US - US meat markets were caught by surprise by news that JBS, the big Brazilian beef company, was looking to acquire Pilgrim’s Pride, the top broiler producer in the US, write Len Steiner and Steve Meyer.

It is not, however, an unprecedented move given the strategic goal of JBS to become the largest diversified meat company in the world. In that effort, the company has sought to continually bolster its position in the global meat trade by buying established US brands, benefiting from their low valuations and the relatively strong value of the Brazilian currency Real vs. the US dollar. The top Brazilian beef company has already been very active in the US beef market space, quickly becoming the third largest US beef packer after acquiring Swift and the beef operations of Smithfield.

However, JBS was unable to complete its intended purchase of National Beef Packing, currently listed as the fourth largest US beef packer. The Justice Department Anti-Trust division filed suit seeking to block the merger, which would have likely caused JBS to match Tyson Foods as the largest US beef packing operation. What started as a series of rumors and a brief Reuters note based on the reporting of a South American newspaper, became a full blown news story after the Wall Street Journal decided to run a detailed piece under the title "Brazilians Bid for US Meat Titan." The story will appear in the Thursday edition of the paper.

Based on the WSJ reporting, it appears that at the moment negotiations are ongoing and that the takeover is far from a done deal.
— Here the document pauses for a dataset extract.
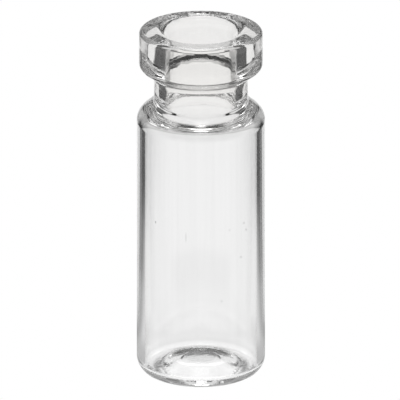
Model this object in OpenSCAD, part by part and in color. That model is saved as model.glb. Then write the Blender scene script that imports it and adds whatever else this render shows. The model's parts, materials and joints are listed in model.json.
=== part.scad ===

Clearly the move is intended to further diversify JBS operations and also provide it with a foothold in an industry that has shown tremendous growth over the last two decades. It is a path towards diversification that was taken by another company, Tyson Foods, when it rose from a primarily poultry processor to a diversified meat giant by purchasing then beef market leader IBP.

It is unclear what position the Justice Department will take should the takeover be completed. The merger does not represent an increase in concentration in the poultry industry because JBS currently does not participate in that market. However, the move does represent further concentration in the meat industry as a whole by reducing the number of companies actively engaged in various segments of the US meat market. Broiler producers will likely look at this development with some worry.

The weak financial position of Pilgrim’s Pride helped some competitors to gain market share. If JBS enters the picture, it is likely that we could again see the competition for market share flare up, leading to supply increases that would negatively impact not just chicken prices but beef and pork prices as well.